**TASK GOAL:**
Will you quote precisely the lines that run from the top of the material below to the line containing "return [tuple(centre +", both ends included?

━━━ DATA BLOCK

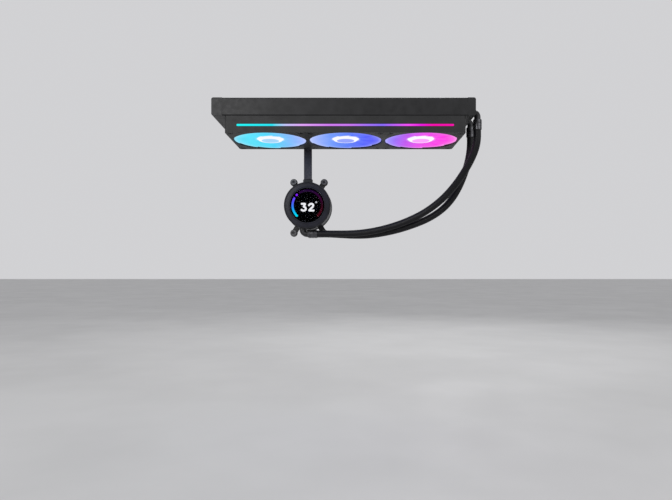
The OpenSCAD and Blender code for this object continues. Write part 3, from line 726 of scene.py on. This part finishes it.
# Degrees between an arc's points, and points round each end of a stroke.
ARC_STEP = 3.0
CAP_POINTS = 12


def round_end(centre, ahead, left, half, start, end):
    """Half circle of points round the end of a stroke, without the two that its sides have."""
    angles = np.linspace(start, end, CAP_POINTS + 2)[1:-1]
    return [tuple(centre + half * (ahead * math.cos(t) + left * math.sin(t))) for t in angles]


def stroke(name, points, half, material):
    """Flat stroke with round ends on the display, through points in millimetres from the dial's centre."""
    p = np.array(points, float)
    direction = np.gradient(p, axis=0)
    direction /= np.linalg.norm(direction, axis=1)[:, None]
    left = np.stack([-direction[:, 1], direction[:, 0]], axis=1)
    outline = [tuple(a) for a in p + left * half]
    outline += round_end(p[-1], direction[-1], left[-1], half, math.pi / 2, -math.pi / 2)
    outline += [tuple(a) for a in (p - left * half)[::-1]]
    outline += round_end(p[0], -direction[0], left[0], half, -math.pi / 2, math.pi / 2)
    count, n = len(outline), len(p)
    verts = []
    for y in (PICTURE_Y, PICTURE_Y - STROKE_DEPTH):
        verts += [(DIAL.x + a * MM, y, DIAL.z + b * MM) for a, b in outline]
    faces = []
    right = n + CAP_POINTS
    for level in (0, 1):
        base = level * count
        strip = []
        for i in range(n - 1):
            strip.append((base + i, base + i + 1, base + right + n - 2 - i, base + right + n - 1 - i))
        strip.append(tuple(base + k for k in range(n - 1, right + 1)))
        strip.append(tuple(base + k % count for k in range(right + n - 1, count + 1)))
        faces += [f[::-1] if level else f for f in strip]
    faces += [(k, k + count, (k + 1) % count + count, (k + 1) % count) for k in range(count)]
    piece(name, verts, faces, "cooler", material, smooth=False)


def arc(start, end):
    """Points along the dial's arc, between two angles in degrees."""
    count = max(2, int(abs(end - start) / ARC_STEP) + 1)
    angles = [math.radians(a) for a in np.linspace(start, end, count)]
    return [(ARC_R * math.cos(a), ARC_R * math.sin(a)) for a in angles]


def rounded(points):
    """The polyline with each corner cut to a short curve."""
    p = [np.array(q, float) for q in points]
    out = [p[0]]
    for a, b, c in zip(p, p[1:], p[2:]):
        before, after = a - b, c - b
        cut = min(CORNER, 0.45 * np.linalg.norm(before), 0.45 * np.linalg.norm(after))
        start = b + before / np.linalg.norm(before) * cut
        end = b + after / np.linalg.norm(after) * cut
        for t in np.linspace(0, 1, 6):
            out.append((1 - t) ** 2 * start + 2 * t * (1 - t) * b + t**2 * end)
    out.append(p[-1])
    return out


white = glow_material("lit_figures", [(0.0, "ffffff"), (1.0, "fbfbff")], -0.1, 0.1)
dot_grey = glow_material("lit_degree", [(0.0, "c4c4c8"), (1.0, "bcbcc0")], -0.1, 0.1)
violet = glow_material("lit_dot", [(0.0, "8a20ff"), (1.0, "8020ff")], -0.1, 0.1)
bright = glow_material(
    "lit_arc", [(0.0, "00ecff"), (0.25, "10c0ff"), (0.5, "3688ff"), (0.78, "5a58ff"), (1.0, "7048ff")],
    DIAL.z - 18 * MM, DIAL.z + 13 * MM, axis=2,
)
dim = glow_material(
    "dim_arc",
    [(0.0, "4c0814"), (0.2, "400618"), (0.45, "2e0a1c"), (0.7, "380530"), (0.88, "300a38"), (1.0, "260a38")],
    DIAL.z - 18 * MM, DIAL.z + 25 * MM, axis=2,
)
stroke("dial_arc", arc(225, 152), ARC_HALF, bright)
stroke("dial_dot", arc(135.8, 135.2), DOT_HALF, violet)
stroke("dial_track", arc(120, -44), ARC_HALF, dim)
stroke("degree_dot", [(15.2, 5.2), (15.26, 5.2)], FIGURE_HALF, dot_grey)
THREE = [
    (-9.4, 2.5), (-3.3, 2.5), (-6.4, -2.5), (-4.1, -3.1), (-2.4, -5.1), (-2.6, -7.2), (-4.4, -9.0),
    (-7.2, -9.3), (-9.7, -7.9),
]
TWO = [
    (3.0, 0.1), (4.5, 1.9), (7.0, 2.7), (9.5, 1.9), (10.3, -0.1), (9.7, -2.2), (7.7, -4.2), (2.8, -9.0),
    (10.7, -9.0),
]
stroke("figure_three", rounded(THREE), FIGURE_HALF, white)
stroke("figure_two", rounded(TWO), FIGURE_HALF, white)


# ---- finishes on the CAD nodes ----

FINISH = {
    "coated_aluminium": coat, "bare_aluminium": bare_metal, "steel": zinc, "black_screw": oxide,
    "dark_fitting": fitting, "ferrule_metal": ferrule_metal, "frame_plastic": frame_plastic,
    "light_diffuser": light_bar_material(), "ferrite": ferrite, "board": mask, "copper": milled_copper,
    "winding": winding, "sleeve_brass": bronze, "soft_rubber": rubber, "shell_plastic": shell_plastic,
    "bezel_plastic": bezel_plastic, "dark_glass": glass_material(), "dark_plastic": moulded,
    "ribbon_jacket": ribbon_jacket, "ceramic": ceramic, "nut_metal": nut_metal, "bracket_coat": bracket_coat,
    "hose_sleeve": SLEEVE, "fin_coat": coat, "rotor_cyan": moulded, "rotor_blue": moulded,
    "rotor_magenta": moulded,
}
for name, node in nodes.items():
    node.data.materials.clear()
    node.data.materials.append(screen_black if name == "display_panel" else FINISH[slot_of[name]])


# ---- stage ----

FLOOR_Z = -0.529
FLOOR_HALF = 12


def stage_floor():
    """Wide pale floor, well below the part."""
    mesh = bpy.data.meshes.new("floor")
    signs = ((-1, -1), (1, -1), (1, 1), (-1, 1))
    mesh.from_pydata([(FLOOR_HALF * a, FLOOR_HALF * b, FLOOR_Z) for a, b in signs], [], [(0, 1, 2, 3)])
    mesh.materials.append(surface("pale_floor", grey(0.50, 1), grey(0.54, 1), (0.6, 0.8), 800, 0.00002, 3, 0))
    made = bpy.data.objects.new("floor", mesh)
    scene.collection.objects.link(made)
    made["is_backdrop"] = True


def lamp(name, place, target, size, power):
    """Round area light of that size in metres and power in watts, turned to its target."""
    data = bpy.data.lights.new(name, "AREA")
    data.shape = "DISK"
    data.size = size
    data.energy = power
    made = bpy.data.objects.new(name, data)
    made.location = place
    made.rotation_euler = (Vector(target) - Vector(place)).to_track_quat("-Z", "Y").to_euler()
    scene.collection.objects.link(made)


stage_floor()
middle = (0, 0, -0.1)
lamp("key", (-1.1, -1.9, 0.5), middle, 1.2, 22)
lamp("fill", (1.4, -1.6, 0.1), middle, 1.2, 8)
lamp("back", (0.5, 1.6, 0.9), middle, 1.0, 12)
world = bpy.data.worlds.new("studio")
world.use_nodes = True
world.node_tree.nodes["Background"].inputs["Color"].default_value = (0.80, 0.80, 0.82, 1)
world.node_tree.nodes["Background"].inputs["Strength"].default_value = 0.8
scene.world = world


# ---- size ----

low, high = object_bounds()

━━━━━━

**EXPECTED ANSWER:**
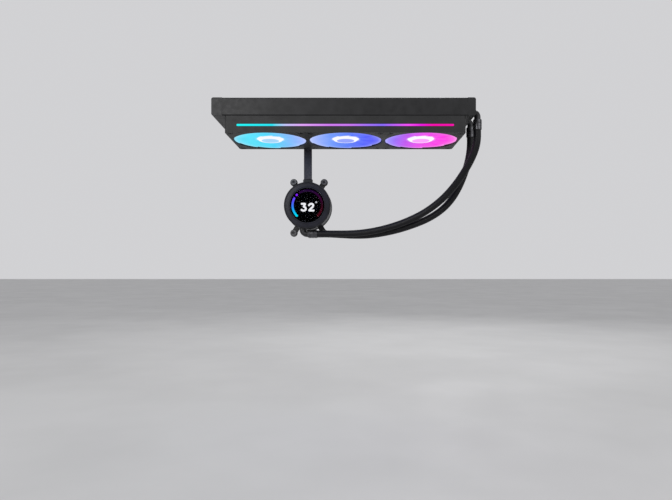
The OpenSCAD and Blender code for this object continues. Write part 3, from line 726 of scene.py on. This part finishes it.
# Degrees between an arc's points, and points round each end of a stroke.
ARC_STEP = 3.0
CAP_POINTS = 12


def round_end(centre, ahead, left, half, start, end):
    """Half circle of points round the end of a stroke, without the two that its sides have."""
    angles = np.linspace(start, end, CAP_POINTS + 2)[1:-1]
    return [tuple(centre + half * (ahead * math.cos(t) + left * math.sin(t))) for t in angles]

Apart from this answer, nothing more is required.